Here is what I have: A few web pages, which give me LOCATION / THUMBS / DESCRIPTION of other web pages, which finaly have the streaming urls.



Here is what I think I need:


  • something to capture / download the web page
  • if possible have a few tools to “easily” digest / extract the needed information



    Any help / pointer are highly appreciated.



    Thanks

xpath works really well for this stuff as it allows you to drill down by specifying tags (including id and class parameters) and get lists of items from the HTML that way.

If you have a look at some of the existing plugins you’ll find a lot of them use it and it should give you a good idea of how it works.
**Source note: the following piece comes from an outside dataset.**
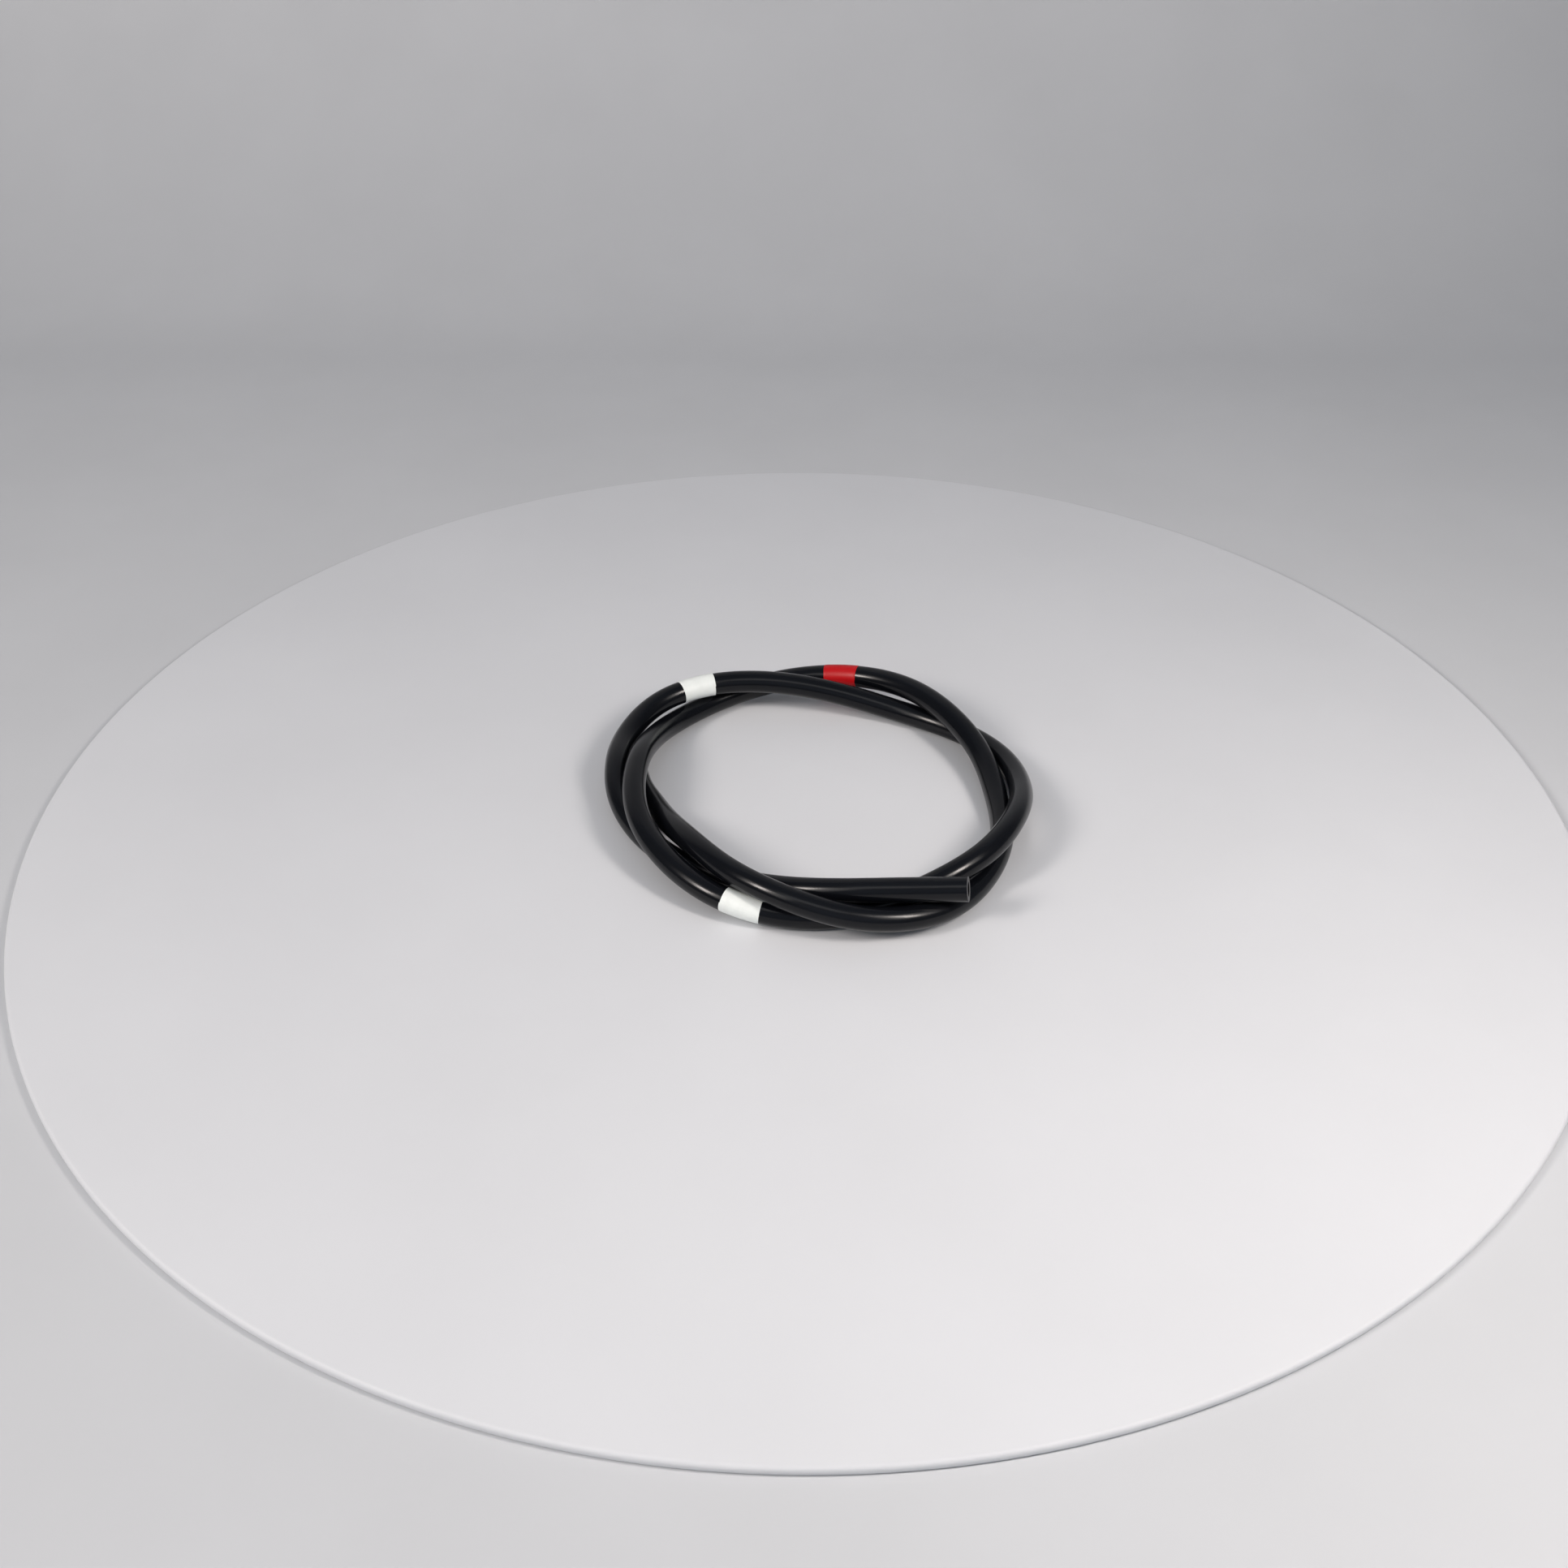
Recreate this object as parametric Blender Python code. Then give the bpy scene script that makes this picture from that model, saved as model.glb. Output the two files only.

Personally I found looking at actual code from other plugins a lot easier than googling for it too.

Thanks for the pointer. I will check it out.



I just started “learning” to make my own plug-in exactly the way you suggested … looking at existing code. On the way I have questions and try to find answerers here :slight_smile:



I will start a thread where I just write what I discover … this should hopefully help get more folks interested creating new plug-ins.

Just an UPDATE:



To better understand how to extract the data / links from within HTML / XML sources I will have to start learning phyton … a good starter is here:



http://docs.python.org/tutorial/index.html



Then there is a great library out there and even included in plex, which will help to do most of the heavy lifting:



lxml is the most feature-rich and easy-to-use library for working with XML and HTML in the Python language.



lxml.etree is the subset, which I will use.



The tutorial is here: http://codespeak.net/lxml/tutorial.html



BTW, this is also the fastest implementation of XML parsers out there as mentioned here:



http://blog.ianbicking.org/2008/03/30/pyth…er-performance/





Happy coding …

I think you may find that using lxml.etree will be pretty tedious compared to just going with xpath, not that I want to talk you out of going with lxml if you have a good reason for doing so. I would note that the added performance of lxml is kind of irrelevant in this case due to the fact that you are only working with single (or perhaps couple depending on the context) pages on a desktop machine. The performance with this kind of thing only really becomes an issue when you’re thinking about handling thousands of documents for say data mining or in a server context, so I wouldn’t make performance too high a priority.

I am ROOKIE when it comes to python and any of the web based languages / tools … so I am still learning :slight_smile:



I found a good / simple tutorial for XPATH:



http://www.zvon.org/xxl/XPathTutorial/General/examples.html